В конце концов, каким образом развивается общество? Традиции стремятся поддерживать свою стабильность, беспрерывно расшатываемую новаторством личностей, которые освободились от предрассудков своей эпохи или вдохновились новыми смыслами. Предшественники, изобретатели, свободные духом люди, которые иногда кажутся совсем непонятными и причудливыми, сражаются, падают и поднимаются на бой снова. Их примеры собирает вокруг себя молодёжь – собирает и одерживает верх над тем, что стремится к самоувековечиванию. Завтра то меньшинство, которое когда-то было очевидно повержено, изменит настроения, если не существование, как своих врагов, так и друзей. Всё потому, что это меньшинство показало новые возможности, популяризировало открытие нового, выбрало новую свободу. Затем это новое станет общепринятым, превратившись в обычаи и традиции. После этого всё продолжится по той же логике. Следовательно, не существует более последовательного принципа развития, чем индивидуальная инициатива.

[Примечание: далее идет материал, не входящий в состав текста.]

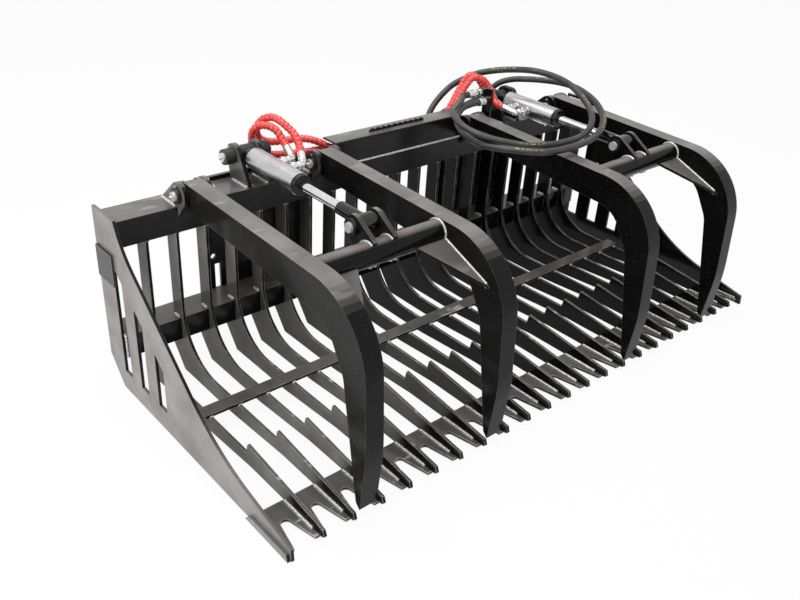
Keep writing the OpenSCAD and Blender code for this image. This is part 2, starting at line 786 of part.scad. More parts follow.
// Catmull-Rom point between p[i] and p[i + 1] at share t
function spline(p, i, t) =
    let(a = p[max(i - 1, 0)], b = p[i], c = p[i + 1], d = p[min(i + 2, len(p) - 1)])
    (2 * b + (c - a) * t + (2 * a - 5 * b + 4 * c - d) * t ^ 2
        + (3 * b - a - 3 * c + d) * t ^ 3) / 2;
spline_n = 8;
function smooth_line(p) = concat(
    [for (i = [0:len(p) - 2]) for (j = [0:spline_n - 1]) spline(p, i, j / spline_n)],
    [p[len(p) - 1]]);
function lengths(p, i = 0, s = 0, out = []) =
    i >= len(p) ? out : lengths(p, i + 1, i + 1 < len(p) ? s + norm(p[i + 1] - p[i]) : s,
        concat(out, [s]));
// Point on the line p at length s, where l holds the running lengths
function at_length(p, l, s) =
    let(k = [for (i = [0:len(p) - 2]) if (l[i + 1] >= s || i == len(p) - 2) i][0],
        t = (s - l[k]) / (l[k + 1] - l[k])) p[k] + (p[k + 1] - p[k]) * t;
function spaced(p, n) =
    let(l = lengths(p), total = l[len(l) - 1]) [for (i = [0:n]) at_length(p, l, total * i / n)];
// Directions and steady side vectors along a line
function heading(p, i) = unit(p[min(i + 1, len(p) - 1)] - p[max(i - 1, 0)]);
function carry(n, t) = unit(n - t * (n * t));
function sides(p, i = 0, n = [0.31, 0.22, 0.93], out = []) =
    i >= len(p) ? out : let(m = carry(n, heading(p, i))) sides(p, i + 1, m, concat(out, [m]));
function ring(c, t, n, r, k) =
    let(b = cross(t, n)) [for (j = [0:k - 1]) c + r * (n * cos(360 * j / k) + b * sin(360 * j / k))];
// Triangles of the wall between two rings of k points that start at a and b
function wall(a, b, k) = [for (j = [0:k - 1]) each [[a + j, b + j, b + (j + 1) % k],
    [a + j, b + (j + 1) % k, a + (j + 1) % k]]];
function cap(a, k, flip) = [for (j = [1:k - 2]) flip ? [a, a + j + 1, a + j] : [a, a + j, a + j + 1]];
tube_sides = 8;
// Plain round hose along the line p
module hose(p, r) {
    n = sides(p);
    k = tube_sides;
    m = len(p);
    polyhedron([for (i = [0:m - 1]) each ring(p[i], heading(p, i), n[i], r, k)],
        concat(cap(0, k, false), [for (i = [0:m - 2]) each wall(k * i, k * (i + 1), k)],
            cap(k * (m - 1), k, true)));
}
// Hose with round beads and a bore, along the line p, its ends plain for one bead
module beaded_hose(p, od, bore) {
    l = lengths(p);
    beads = floor(l[len(l) - 1] / bead_pitch);
    q = spaced(p, 2 * beads);
    n = sides(q);
    k = tube_sides;
    m = len(q);
    groove_share = 0.80;
    bore_step = 2;
    inner = [for (i = [0:bore_step:m - 1]) i];
    o = m * k;
    polyhedron(concat(
        [for (i = [0:m - 1]) each ring(q[i], heading(q, i), n[i],
            (i < 3 || i > m - 4 || i % 2 == 0 ? groove_share : 1) * od / 2, k)],
        [for (i = inner) each ring(q[i], heading(q, i), n[i], bore / 2, k)]),
        concat([for (i = [0:m - 2]) each wall(k * i, k * (i + 1), k)],
            [for (i = [0:len(inner) - 2]) for (f = wall(o + k * i, o + k * (i + 1), k))
                [f.x, f.z, f.y]],
            [for (f = wall(o, 0, k)) f],
            [for (f = wall(k * (m - 1), o + k * (len(inner) - 1), k)) f]));
}

// Routes of the guarded hoses of the left cylinder as [x, d, z], from the ferrule to the cover
left_route_1 = [[-407, 46, 611], [-416, 31, 620], [-428, 15, 623], [-439, 0, 617], [-446, -13, 601],
    [-445, -22, 582], [-439, -28, 559], [-432, -36, 540], [-418, -38, 526], [-396, -32, 519],
    [-370, -16, 518], [-340, 0, 520], [-310, 14, 522], [-282, 24, 523], [-258, 28, 524],
    [-241, 31, 520], [-226, 38, 514], [-208, 45, 509], [-188, 52, 507]];
left_route_2 = [[-378, 90, 606], [-382, 66, 620], [-391, 41, 634], [-400, 17, 640], [-411, -4, 634],
    [-418, -22, 619], [-420, -35, 599], [-414, -43, 578], [-400, -46, 560], [-378, -45, 549],
    [-352, -38, 546], [-326, -26, 549], [-301, -8, 554], [-282, 14, 556], [-266, 30, 552],
    [-252, 42, 545], [-237, 49, 536], [-216, 58, 530]];
right_route_1 = [[389, 50, 613], [377, 37, 636], [368, 27, 648], [357, 18, 652], [345, 10, 642],
    [330, 7, 619], [309, 9, 594], [290, 14, 574], [274, 18, 560], [261, 18, 542], [248, 20, 528],
    [233, 26, 515], [212, 40, 508], [188, 50, 506]];
right_route_2 = [[387, 104, 589], [388, 90, 604], [385, 75, 624], [371, 65, 643], [354, 53, 652],
    [338, 42, 649], [322, 38, 632], [302, 40, 613], [283, 44, 593], [266, 49, 573], [257, 46, 553],
    [248, 45, 540], [236, 46, 531], [217, 56, 526], [194, 67, 524]];
module guarded(g, routes) {
    color(red_guard) for (i = [0, 1]) {
        a = world(ferrule_at(g, i, ferrule_l + hex_l + hose_gap));
        b = world(ferrule_at(g, i, ferrule_l + hex_l + guard_od));
        beaded_hose(smooth_line(concat([a, b], [for (p = routes[i]) world(p)])), guard_od, guard_bore);
    }
}
module left_red_hoses() { guarded(-1, [left_route_1, left_route_2]); }
module right_red_hoses() { guarded(1, [right_route_1, right_route_2]); }

// Routes of the two feed hoses as [x, d, z], from the ferrule at the tee to the coupler
feed_route_a = [[286, 80, 614], [262, 80, 614], [234, 104, 612], [148, 156, 610], [120, 188, 608],
    [94, 240, 602], [92, 280, 594], [104, 318, 587], [128, 358, 580], [170, 408, 574],
    [200, 432, 572], [262, 454, 571], [322, 462, 571], [380, 462, 574], [428, 452, 584],
    [464, 434, 598], [498, 402, 612], [514, 370, 628], [524, 332, 644], [542, 268, 660],
    [550, 196, 666], [534, 128, 668], [488, 86, 668], [446, 48, 662], [404, 6, 648],
    [360, -22, 626], [326, -32, 610], [296, -34, 592], [264, -34, 568], [236, -30, 542],
    [216, -22, 514], [204, -18, 490], [200, -16, 470], [200, -16, 446]];
feed_route_b = [[317, 100, 590], [290, 100, 590], [238, 108, 586], [178, 146, 574], [136, 206, 562],
    [112, 284, 558], [106, 346, 562], [128, 416, 570], [182, 486, 574], [274, 502, 572],
    [368, 496, 573], [442, 480, 582], [496, 452, 596], [538, 412, 608], [572, 360, 620],
    [592, 304, 630], [608, 240, 634], [610, 180, 632], [598, 124, 627], [578, 70, 620],
    [556, 24, 611], [532, -8, 596], [506, -26, 572], [474, -32, 553], [434, -32, 541],
    [392, -30, 534], [350, -28, 531], [312, -26, 531], [282, -22, 527], [261, -18, 513],
    [252, -16, 494], [250, -16, 474], [250, -16, 440]];
feed_rings = 38;
// Rings of a feed hose, with a straight stretch at both ends
function feed_line(r) =
    let(w = [for (p = r) world(p)], n = len(w))
    concat([w[0]], spaced(smooth_line([for (i = [1:n - 2]) w[i]]), feed_rings), [w[n - 1]]);
module feed_hose_a() { color(rubber) hose(feed_line(feed_route_a), feed_od / 2); }
module feed_hose_b() { color(rubber) hose(feed_line(feed_route_b), feed_od / 2); }
// Length of a route
function route_l(r) = let(l = lengths(smooth_line([for (p = r) world(p)]))) l[len(l) - 1];
echo(feed_a_length = route_l(feed_route_a), feed_b_length = route_l(feed_route_b));
echo(cylinder_length = cyl_l, cylinder_angle = cyl_a);

feed_ferrule_l = 26;
feed_ferrule_d = 24;
module feed_ferrules() {
    color(zinc) for (r = [feed_route_a, feed_route_b])
        translate(world(r[0])) rotate([0, 90, 0]) cylinder(d = feed_ferrule_d, h = feed_ferrule_l);
}
// Tees on a post that stands on the top beam
module feed_tees() {
    color(zinc) for (r = [feed_route_a, feed_route_b]) {
        x = r[0].x + feed_ferrule_l;
        translate(world([x, r[0].y, r[0].z])) rotate([0, 90, 0])
            cylinder(d = hex_d, h = tee_x - x, $fn = 6);
        block([tee_x, r[0].y - tee_w / 2, r[0].z - tee_w / 2],
            [tee_x + tee_w, r[0].y + tee_w / 2, r[0].z + tee_w / 2]);
    }
    mid = (feed_route_a[0].y + feed_route_b[0].y) / 2;
    color(black_paint) block([tee_x + tee_w, mid - tee_post_w / 2, top_beam_z],
        [tee_x + tee_w + tee_post_t, mid + tee_post_w / 2, feed_route_a[0].z + tee_w / 2]);
}
coupler_l = 68;
coupler_d = 30;
nipple_d = 21;
socket_l = 30;
// Coupler at p, on the side of the hose's end: a nipple, or a sleeve with a socket
module coupler(p, female) {
    half = coupler_l / 2;
    color(zinc) translate(world(p)) rotate([180, 0, 0]) difference() {
        union() {
            cylinder(d = feed_ferrule_d, h = half);
            translate([0, 0, half]) cylinder(d = female ? coupler_d : nipple_d, h = half);
        }
        if (female) translate([0, 0, coupler_l - socket_l])
            cylinder(d = nipple_d + 2 * pin_clear, h = socket_l + over);
    }
}
module coupler_male() { coupler(feed_route_a[len(feed_route_a) - 1], false); }
module coupler_female() { coupler(feed_route_b[len(feed_route_b) - 1], true); }

side_plate_left();
side_plate_right();
wear_strips();
badge_plate();
tine_pair(1);  // tine_pair_01
tine_pair(2);  // tine_pair_02
tine_pair(3);  // tine_pair_03
tine_pair(4);  // tine_pair_04
tine_pair(5);  // tine_pair_05
tine_pair(6);  // tine_pair_06
tine_pair(7);  // tine_pair_07
tine_pair(8);  // tine_pair_08
tine_pair(9);  // tine_pair_09
tine_pair(10);  // tine_pair_10
tine_centre();
cutting_edge();
cross_bar();
lower_beam();
top_beam();
centre_cover();
step_grip();
mount_plate_left();
mount_plate_right();
hinge_lugs();
cylinder_brackets();
pivot_pins();
pin_bolts();
feed_tees();
left_arm_outer();
left_arm_inner();
left_cross_tube();
left_gussets();
left_clevis();
left_clevis_pin();
right_arm_outer();
right_arm_inner();
right_cross_tube();
right_gussets();
right_clevis();
right_clevis_pin();
left_barrel();
left_gland();
left_rod();
left_piston();
left_fittings();
right_barrel();
right_gland();
right_rod();
right_piston();
right_fittings();
left_red_hoses();
right_red_hoses();
feed_hose_a();
feed_hose_b();
feed_ferrules();
coupler_male();
coupler_female();
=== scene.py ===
"""Dresses the grapple bucket: studio, paint, steel, hoses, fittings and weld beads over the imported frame."""

import json
import logging
import math
from dataclasses import dataclass
from enum import Enum
from typing import Callable, ClassVar, Iterable, Sequence

import bpy
from mathutils import Matrix, Vector

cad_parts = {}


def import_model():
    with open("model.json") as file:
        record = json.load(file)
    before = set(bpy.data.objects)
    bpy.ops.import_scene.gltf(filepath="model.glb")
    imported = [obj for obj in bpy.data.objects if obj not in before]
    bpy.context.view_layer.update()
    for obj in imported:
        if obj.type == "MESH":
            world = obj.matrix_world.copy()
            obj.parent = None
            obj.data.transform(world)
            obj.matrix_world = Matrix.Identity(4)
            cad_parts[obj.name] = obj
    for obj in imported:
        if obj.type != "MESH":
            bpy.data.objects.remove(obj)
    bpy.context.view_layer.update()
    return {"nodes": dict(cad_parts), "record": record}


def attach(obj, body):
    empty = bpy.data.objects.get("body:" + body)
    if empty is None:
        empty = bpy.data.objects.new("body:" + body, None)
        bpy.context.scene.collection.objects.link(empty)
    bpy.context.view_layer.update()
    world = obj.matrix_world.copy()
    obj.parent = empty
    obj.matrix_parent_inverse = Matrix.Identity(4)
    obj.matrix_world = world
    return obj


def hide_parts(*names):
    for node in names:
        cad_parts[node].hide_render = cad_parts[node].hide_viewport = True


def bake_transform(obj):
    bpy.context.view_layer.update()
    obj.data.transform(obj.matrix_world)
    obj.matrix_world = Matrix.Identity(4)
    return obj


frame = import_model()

logging.basicConfig(level=logging.INFO, format="%(message)s")
log = logging.getLogger("grapple_bucket")

Colour = tuple[float, float, float]
Place = tuple[float, float, float]
Route = Sequence[Place]
Profile = Sequence[tuple[float, float]]
Socket = bpy.types.NodeSocket

MM = 0.001
# Y in millimetres of the side plates' rear edge, which forward distances start from
Y_BACK = 393.0
# Distance from the bucket's middle to a grapple's middle, and from there to each of its arms
GRAPPLE_X = 495.0
ARM_X = 205.0
# Forward distance and height of a cylinder's base pin, and the slope of a shut cylinder
BASE_PIN = (25.0, 562.0)
CYLINDER_TILT = math.radians(-0.674037)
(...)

Человек хотел «овладеть природой». С каждый шагом, приближающим его к этой цели, он становился всё более сильным, гордым и счастливым. Но слишком часто он забывал овладеть самим собой, или, скорее, наивно думал, что он уже является хозяином самому себе, потому что не видит рук, которые управляли им. Мы увидели то, как этот человек, вооружившись заповедными знаниями, терял себя, предаваясь грехам своих предков, перенимая их ошибки, соблюдая их законы и набожно следуя их устаревшим истинам. Он не мог желать, он не может желать до тех пор, пока он не знает себя. Мы можем понять вселенную только тогда, когда ясно понимаем себя. Мы можем совладать с обстоятельствами и господствовать над вещами только тогда, когда мы обладаем самим собой. Человек, лишённый внутренней жизни, так же ничтожен, как и привидение. Что же нам действительно необходимо, так это суггестивное знание – глубокое понимание человеческого «я». Роль индивидуалиста заключается в том, чтобы всегда напоминать нам об этом.